Thursday, July 19, 2007

Pessimism about the prospects for GHG abatement

Perhaps, as Bill Barnes suggested yesterday, I am too pessimistic about the prospects for the collective action necessary to mitigate climate risk. When I try to find reasons for optimism, however, I usually can only come up with one, and that is that we actually don't need to get that many global actors to agree on a framework for abatement. In fact, just three actors--the U.S., the E.U., and China-- account for about half of all global emissions. You add in Russia, India and Japan, and you have almost two thirds of global emissions. In other words, you only need to get three to six actors to agree to a framework.

Of course, the barriers to such an agreement are vast. China and India are fervent about achieving economic growth at almost any cost, and seem insistent that any abatement framework take into account historical emissions, not just current ones. Why should they be forced to abate emissions just as they are embarking on the road to wealth, when the U.S. and the EU were allowed to pollute their way to greatness? The Russians, on the other hand, seem to hold the daft notion that climate change (which they seem to think equals some nice linear "warming") will actually be good for them.
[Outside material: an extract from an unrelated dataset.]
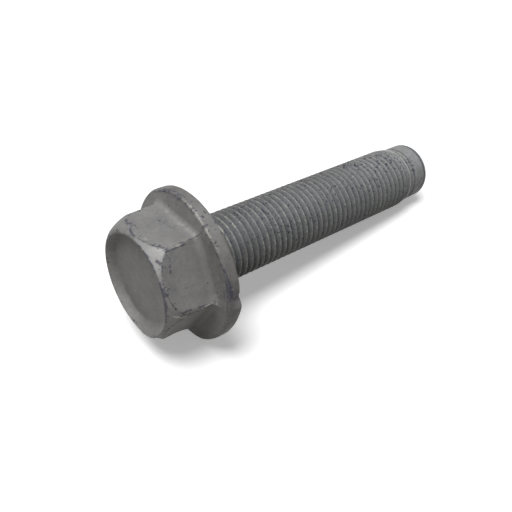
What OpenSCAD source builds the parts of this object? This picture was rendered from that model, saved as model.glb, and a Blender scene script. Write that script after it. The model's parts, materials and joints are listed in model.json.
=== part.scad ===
// Hexagon flange bolt with a dished head, a full-length fine thread and a plain pilot point.
// It is one forged piece. It lies as it comes to rest, on its flange rim and its point,
// with one flat of the hexagon upward. The origin is the centre of the bearing face,
// +X runs level from the head towards the point and +Z is up.
// Lengths are in millimetres and angles in degrees.

/* [Shank] */
// Diameter over the thread crests
thread_d = 12; // [11:0.1:12.4]
// Distance from the bearing face to the end of the thread
thread_len = 50.1; // [30:0.1:54]
// Length over which the last crests taper off
runout_len = 1.8; // [0.5:0.1:3]
// Diameter of the crests where the thread ends
runout_d = 11.4; // [11.2:0.1:12]
// Radius of the fillet between the bearing face and the shank
neck_fillet = 0.5; // [0.2:0.1:1]

/* [Pilot point] */
// Diameter of the plain point
point_d = 11; // [10.4:0.1:11.2]
// Length of the plain point from the end of the thread to the tip
point_len = 5.8; // [4:0.1:9]
// Distance from the end of the thread to the groove around the point
groove_start = 1.3; // [0.6:0.1:2]
// Width of that groove
groove_len = 0.5; // [0.3:0.1:0.8]
// Depth of that groove
groove_depth = 0.3; // [0.1:0.1:0.6]
// Radius of the rounding at the tip
tip_rounding = 1; // [0.4:0.1:1.6]

/* [Hexagon] */
// Width of the hexagon across its flats
hex_af = 18.6; // [16:0.1:20]
// Height of the head from the bearing face to its top
head_h = 10.9; // [9:0.1:14]
// Diameter of the circle where the top chamfer meets the dish
crown_d = 17.6; // [15:0.1:18]
// Slope of the top chamfer where it leaves the dish, measured from the top plane
chamfer_angle = 42; // [30:1:50]
// Radius of the bulge that makes the chamfer steeper towards the corners
chamfer_bulge_r = 7.1; // [6.5:0.1:30]

/* [Dish] */
// Depth of the dish in the head
dish_depth = 1.4; // [0.4:0.1:2.5]
// Diameter of the floor of the dish, before its fillet
dish_floor_d = 15; // [12:0.1:15.2]
// Radius of the fillet around the floor
dish_fillet = 0.8; // [0.3:0.1:1.2]

/* [Flange] */
// Diameter of the flange
flange_d = 25.9; // [23:0.1:30]
// Thickness of the rim below the middle of each flat
rim_h = 2.2; // [1.4:0.1:3.5]
// Slope of the six facets on top of the flange
facet_angle = 11; // [6:1:18]
// Radius of the fillet between a flat and its facet
facet_fillet = 1.2; // [0.5:0.1:2]
// Rounding of the rim at the bearing face
rim_rounding = 0.6; // [0.2:0.1:0.9]

/* [Rim damage] */
// Angle of the dent from the top of the rim, towards -Y
dent_turn = 84; // [60:1:120]
// Depth of the dent
dent_depth = 0.2; // [0.1:0.1:1]
// Radius of the ball that would fit the dent
dent_ball_r = 2; // [1:0.5:8]
// Angle of the raised burr beside the dent, from the top of the rim
burr_turn = 98; // [70:1:140]
// Height of the burr above the rim
burr_h = 0.9; // [0.1:0.1:1.2]
// Radius of the ball whose cap is the burr
burr_ball_r = 7; // [4:0.5:10]

/* [Hidden] */
$fn = 96;
thread_r = thread_d / 2;
point_r = point_d / 2;
bolt_len = thread_len + point_len;
flange_r = flange_d / 2;
crown_r = crown_d / 2;
// How far a cutting or limiting shape runs past what it cuts.
spare = 1;
// A fillet bites this far into the two faces that it joins, so that it cuts each along a clean line.
// Every second fillet around the hexagon bites twice as far, so that no four faces share a corner.
bite = 0.01;
// Turn of the seam in the round surfaces from the line on which the bolt lies.
seam_turn = 2;

// The facets leave the flats at this height, and reach the rim at the rim's thickness.
facet_top = rim_h + (flange_r - hex_af / 2) * tan(facet_angle);
// Half the angle between a flat and its facet sets how far the fillet reaches along each.
facet_reach = facet_fillet * tan((90 - facet_angle) / 2);

// Centre of the chamfer's arc.
chamfer_x = crown_r - chamfer_bulge_r * sin(chamfer_angle);
chamfer_y = head_h - chamfer_bulge_r * cos(chamfer_angle);

// Slope of the dish wall from the top plane, and where its fillet touches the floor.
dish_angle = atan2(dish_depth, crown_r - dish_floor_d / 2);
dish_reach = dish_fillet * tan(dish_angle / 2);

// A line under the rim touches either the point or the last full crests first.
// Each candidate is a rounding: its centre's distance along the axis and from it, and its radius.
function contact_tilt(along, out, r) =
    let (fall = flange_r - rim_rounding - out, run = along + rim_rounding)
    atan2(fall, run) + asin((rim_rounding - r) / norm([fall, run]));
rest_tilt = min(
    contact_tilt(bolt_len - tip_rounding, point_r - tip_rounding, tip_rounding),
    contact_tilt(thread_len - runout_len, thread_r, 0)
);

// What a flat and its facet leave out of the forging, as a section beyond the flat.
module flat_cut_section(fillet_bite) {
    flat_x = hex_af / 2;
    outer_x = flange_r + spare;
    difference() {
        polygon([
            [flat_x, facet_top],
            [outer_x, facet_top - (outer_x - flat_x) * tan(facet_angle)],
            [outer_x, head_h + spare],
            [flat_x, head_h + spare]
        ]);
        polygon([
            [flat_x - spare, facet_top],
            [flat_x, facet_top - spare],
            [flat_x + facet_reach * cos(facet_angle), facet_top - facet_reach * sin(facet_angle)],
            [flat_x, facet_top + facet_reach],
            [flat_x - spare, facet_top + facet_reach]
        ]);
    }
    translate([flat_x + facet_fillet, facet_top + facet_reach])
        circle(r = facet_fillet + fillet_bite);
}

module flat_cut(flat) {
    rotate([0, 0, 60 * flat]) rotate([90, 0, 0])
        linear_extrude(height = flange_d, center = true) flat_cut_section(bite * (1 + flat % 2));
}

// Hollow of the dish, with the top plane of the head at height zero.
module dish_section() {
    floor_r = dish_floor_d / 2;
    difference() {
        polygon([
            [0, -dish_depth],
            [floor_r, -dish_depth],
            [crown_r, 0],
            [crown_r, spare],
            [0, spare]
        ]);
        polygon([
            [floor_r - dish_reach, -dish_depth - spare],
            [floor_r + spare, -dish_depth - spare],
            [floor_r + dish_reach * cos(dish_angle), -dish_depth + dish_reach * sin(dish_angle)],
            [floor_r - dish_reach, -dish_depth]
        ]);
    }
    translate([floor_r - dish_reach, -dish_depth + dish_fillet]) circle(r = dish_fillet + bite);
}

// What a lathe would leave of the head: the rounded rim, the chamfered crown and the dish.
module turned_section() {
    difference() {
        union() {
            translate([0, rim_rounding]) square([flange_r, head_h]);
            square([flange_r - rim_rounding, head_h]);
            translate([flange_r - rim_rounding, rim_rounding]) circle(r = rim_rounding);
        }
        difference() {
            translate([crown_r, chamfer_y]) square([flange_r, head_h]);
            translate([chamfer_x, chamfer_y]) circle(r = chamfer_bulge_r);
        }
        translate([0, head_h]) square([crown_r, head_h]);
        translate([0, head_h]) dish_section();
    }
}

// Shank and point, with the tip upward and the bearing face at height zero.
module shank_section() {
    full_len = thread_len - runout_len;
    difference() {
        union() {
            translate([0, -spare]) square([thread_r, spare + full_len]);
            polygon([
                [0, full_len], [thread_r, full_len], [runout_d / 2, thread_len], [0, thread_len]
            ]);
            translate([0, thread_len]) square([point_r, point_len - tip_rounding]);
            square([point_r - tip_rounding, bolt_len]);
            translate([point_r - tip_rounding, bolt_len - tip_rounding]) circle(r = tip_rounding);
            square([thread_r + neck_fillet, neck_fillet]);
        }
        translate([thread_r + neck_fillet, neck_fillet]) circle(r = neck_fillet);
        translate([point_r - groove_depth, thread_len + groove_start])
            square([groove_depth + spare, groove_len]);
    }
}

// Places a child that was drawn on +X at an angle from the top of the rim, towards -Y.
module around_rim(turn) {
    rotate([0, 0, 180 + turn]) children();
}

module burr() {
    intersection() {
        around_rim(burr_turn) translate([flange_r + burr_h - burr_ball_r, 0, -rim_rounding])
            sphere(r = burr_ball_r);
        translate([0, 0, -rim_h]) cylinder(r = flange_r + burr_h, h = rim_h);
    }
}

module dent() {
    around_rim(dent_turn) translate([flange_r - dent_depth + dent_ball_r, 0, -rim_rounding])
        sphere(r = dent_ball_r);
}

// Turns a section around the axis. Its seam is kept off the lines on which the bolt lies.
module turned() {
    rotate([0, 0, seam_turn]) rotate_extrude() children();
}

// The head is drawn with its top upward and turned over, so the tip points along +Z.
module head() {
    mirror([0, 0, 1]) difference() {
        turned() turned_section();
        for (flat = [0:5]) flat_cut(flat);
    }
}

module flange_bolt() {
    color([0.42, 0.42, 0.41]) rotate([0, 90 + rest_tilt, 0]) difference() {
        union() {
            head();
            turned() shank_section();
            burr();
        }
        dent();
    }
}

flange_bolt();
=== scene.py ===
"""Looks of the hexagon flange bolt: one worn, coated mesh, with its floor, light and camera."""

import json
import math

import bmesh
import bpy
import numpy as np
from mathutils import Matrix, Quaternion, Vector, noise


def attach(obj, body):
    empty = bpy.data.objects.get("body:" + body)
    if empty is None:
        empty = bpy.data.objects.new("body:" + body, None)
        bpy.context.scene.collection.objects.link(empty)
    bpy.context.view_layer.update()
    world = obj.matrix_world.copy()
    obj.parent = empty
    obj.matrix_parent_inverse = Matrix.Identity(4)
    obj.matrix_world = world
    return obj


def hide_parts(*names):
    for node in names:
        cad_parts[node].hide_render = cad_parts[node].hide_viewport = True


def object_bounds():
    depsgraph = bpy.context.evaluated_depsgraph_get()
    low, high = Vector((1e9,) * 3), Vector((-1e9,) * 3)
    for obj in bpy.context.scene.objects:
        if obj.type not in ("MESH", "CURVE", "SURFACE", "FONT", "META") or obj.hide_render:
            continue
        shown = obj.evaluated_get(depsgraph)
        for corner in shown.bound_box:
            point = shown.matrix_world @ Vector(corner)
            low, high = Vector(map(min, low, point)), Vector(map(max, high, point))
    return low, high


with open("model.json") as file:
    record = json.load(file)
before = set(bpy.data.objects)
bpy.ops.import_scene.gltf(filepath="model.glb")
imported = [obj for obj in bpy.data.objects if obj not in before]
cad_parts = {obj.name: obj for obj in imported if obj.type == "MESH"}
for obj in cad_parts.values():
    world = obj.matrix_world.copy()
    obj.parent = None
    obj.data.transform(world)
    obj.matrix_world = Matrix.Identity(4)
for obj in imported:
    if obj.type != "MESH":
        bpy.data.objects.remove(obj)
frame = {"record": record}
cad_low, cad_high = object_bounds()

MM = 0.001
MOUNTS = {m["name"]: m for m in frame["record"]["mounts"]}

# Sizes of the bolt in millimetres, as in the part's source. Places along the axis count from
# the bearing face, positive towards the tip.
THREAD_R = MOUNTS["thread"]["dims"]["r_mm"]
POINT_R = MOUNTS["pilot_point"]["dims"]["r_mm"]
THREAD_END = 50.1
RUNOUT_LEN = 1.8
RUNOUT_R = 5.7
POINT_LEN = 5.8
GROOVE_START = 1.3
GROOVE_LEN = 0.5
GROOVE_DEPTH = 0.3
TIP_ROUNDING = 1.0
NECK_FILLET = 0.5
HEX_APOTHEM = 9.3
HEAD_TOP = -10.9
CROWN_R = 8.8
CHAMFER_ANGLE = math.radians(42)
CHAMFER_BULGE_R = 7.1
DISH_DEPTH = 1.4
DISH_FLOOR_R = 7.5
DISH_FILLET = 0.8
FLANGE_R = 12.95
RIM_H = 2.2
FACET_SLOPE = math.tan(math.radians(11))
FACET_FILLET = 1.2
RIM_ROUNDING = 0.6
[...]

But the biggest problem is probably here in the United States. Our people are so greedily materialistic, and our leaders so fecklessly beholden to the pettily venal interests of consumerism (both supply- and demand-side), that it seems hard to imagine how the U.S. will embrace any serious abatement program. Which politician is going to have the temerity to tell the American people they must live in smaller homes, drive smaller cars, live in more compact cities, and pay much higher prices for electricity? Can you imagine anyone getting elected on that basis? Just remember back a few years ago to this famous moment:
Not long ago, the Democratic-led Senate took up the issue of stricter fuel-efficiency standards, only to reject the idea. At one moment during the debate, the Senate Minority Leader, Trent Lott, exhibited a picture of a Smart car as if he were a lawyer prosecuting a multiple homicide. Pointing to the ultra-efficient and—necessarily—small automobile, which is popular in cities like Paris and Rome, he suggested that it would be an offense for anyone in the United States to consider driving one. "This is still America," he declared.
It is only with peril that one can dismiss such incidents as mere buffoonery.